An unstoppable, vindictive force, there is no reasoning with her, no evil she will not sink to. Even without her personal link to Charles, Cassandra represents the kind of ultimate foe that tests every aspect and legacy of the Xavier dream, both in pain and in ideology, asking how far Charles’ beliefs can go, not just in a modern, scared world, but when confronted with acts of horror so profoundly devastating they warrant a response in kind. Even though ultimately the X-Men prevail over Cassandra, with Emma trapping her mind in the form of the alien polymorph “Stuff,” the impact of her brief-but-bloody time in New X-Men shadows the rest of the series, pressing on not just Charles, but all of the X-Men—and even further beyond, given Genosha’s ongoing legacy.

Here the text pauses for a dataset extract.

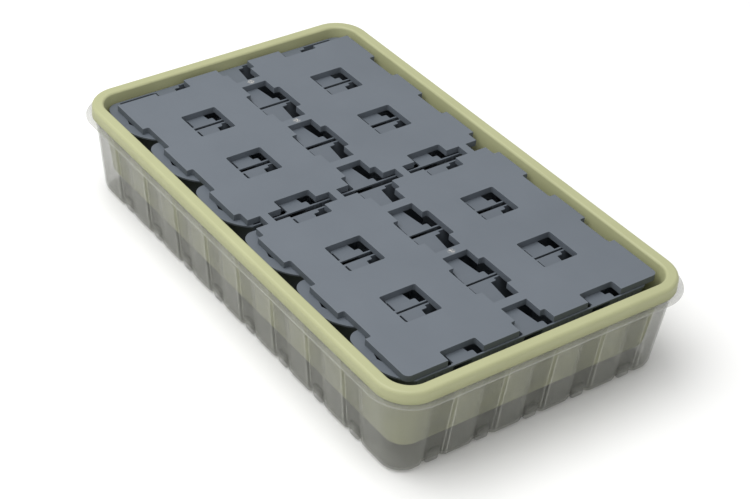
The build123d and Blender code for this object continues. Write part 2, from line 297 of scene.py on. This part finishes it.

We’re still not sure even if these contemporary Marvel Studios projects will attempt to tackle her. After all, it’s all-but-confirmed, but still not yet confirmed, that Emma Corrin will play Nova in Deadpool & Wolverine (even if the trailer makes it look like they will)—and even then, given all the multiversal shenanigans at play in that movie, there’s no telling just what kind of version of Cassandra we could get. Similarly, X-Men ‘97 is still grappling in the moment of the Genoshan Genocide, leaving it unclear just who specifically was behind its own version of the horrific act so far—and with Cassandra nowhere in sight on the show yet, there’s plenty of opportunity for the series to twist and do its own thing there.

But even then her impact, and New X-Men’s legacy, is being keenly felt as Marvel Studios makes its way back into the world of the mutants. Wherever these two very different X-Tales go, if all roads lead to Cassandra Nova, it’ll be very interesting to see how they handle it.